As I was driving Sarah home from school this afternoon she told me that Todd Howell, the chief meteorologist for our local NBC affiliate, WBIR, visited her school today. The kids have been learning about weather recently, so his visit was quite timely. From his biography on the WBIR website, I learned that he began his career at the station in June 1993, a month before I came to practice law in Maryville. Mr. Howell forecasts a possibility of snow overnight Friday night, and we are heading up to Mountain Springs Chalet hoping to see some snow this weekend.
On February 9, 1825, the House of Representatives elected John Quincy Adams President of the United States after none of the candidates, which included Adams, Andrew Jackson of Tennessee (pictured above), Henry Clay of Kentucky, and William H. Crawford of Georgia, were able to secure enough electoral votes to win in the Electoral College.
These sea forts in the Thames estuary in England were developed during World War Two. The kid in me would love to camp out in one of these things, and they certainly seem like good places to defend in the event of a zombie apocalypse. (Via Mental Floss)
Tonight is the full moon. Since our closest heavenly neighbor has been in the news of late, I give you the above image from this website with more information about Luna.
My mother has an unusual first name, Wanette. I recently learned that a town in Oklahoma also bears that name and that they are proud of their Wanette Tigers. Hear them roar!

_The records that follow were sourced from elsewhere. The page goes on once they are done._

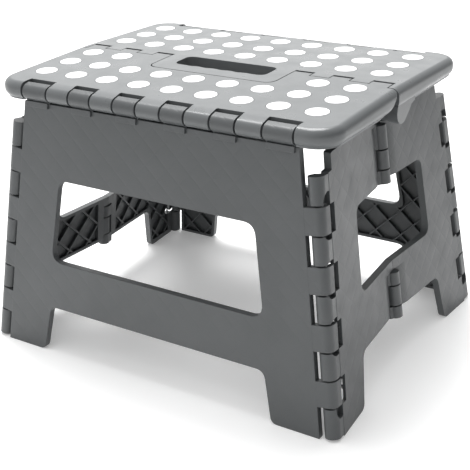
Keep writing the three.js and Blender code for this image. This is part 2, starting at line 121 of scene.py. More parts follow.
CORNER_FOOT = Vector((153.9, -121.8, 0))
CORNER_KNUCKLE = 5.9
CORNER_FIRST = 23.8
CORNER_PITCH = 20.15
KNUCKLE_FOOT = 1.3  # height at which the lowest corner knuckle starts
# Where knuckles meet hooks, and how far up (+) or down (-) the round notch there reaches
NOTCHES = [(0, -9), (7, 9), (2, -3.5), (4, -3.5), (3, 3), (5, 3), (6, -3.5)]
HOOK_NECK = 9
HOOK_CORNER = 1.5  # radius at a corner hook's tail, which is squarer than its barrel
CHANNEL = 12.6  # from the corner axis to the end plate, beside each hook
END_AXIS_OFFSET = 6
END_FOLD_IN = math.radians(4.25)
PLATE_INNER = 0.25
PLATE_OUTER = 5.75
PLATE_FROM = 6.6
END_TOP = 196.4
END_STEP = 5.5
END_MEET = 0.2
END_KNUCKLE = 5.2
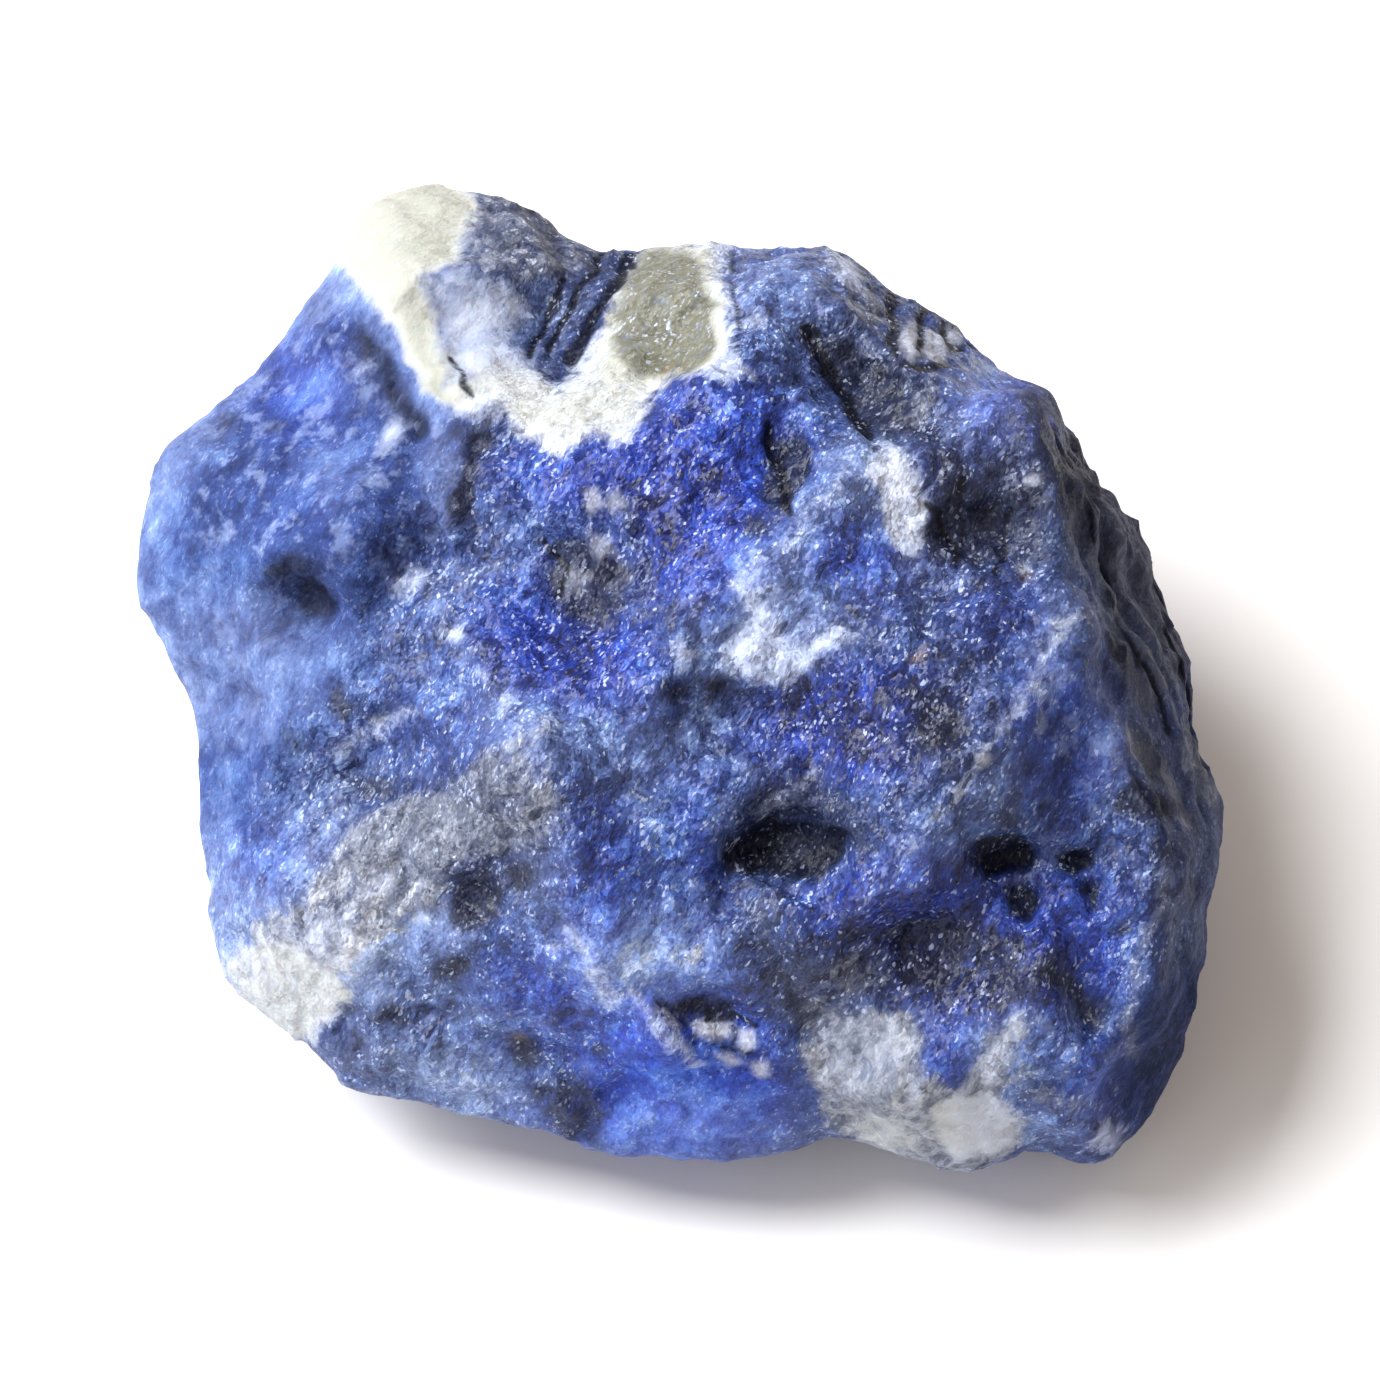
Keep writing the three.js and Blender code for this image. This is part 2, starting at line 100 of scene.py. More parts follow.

I found the recipe for Bacon Brunch Bites at My Wooden Spoon. The ingredients include bacon, cheese, egg, onion and heavy cream. I don't see how they could be anything but wonderful.
Today is Groundhog Day. Most of the nation will be focused this morning on Phil, the resident groundhog of Punxsutawney up in Pennsylvania, while here in the South we can rely on General Beau Lee of Lilburn, Georgia, pictured above.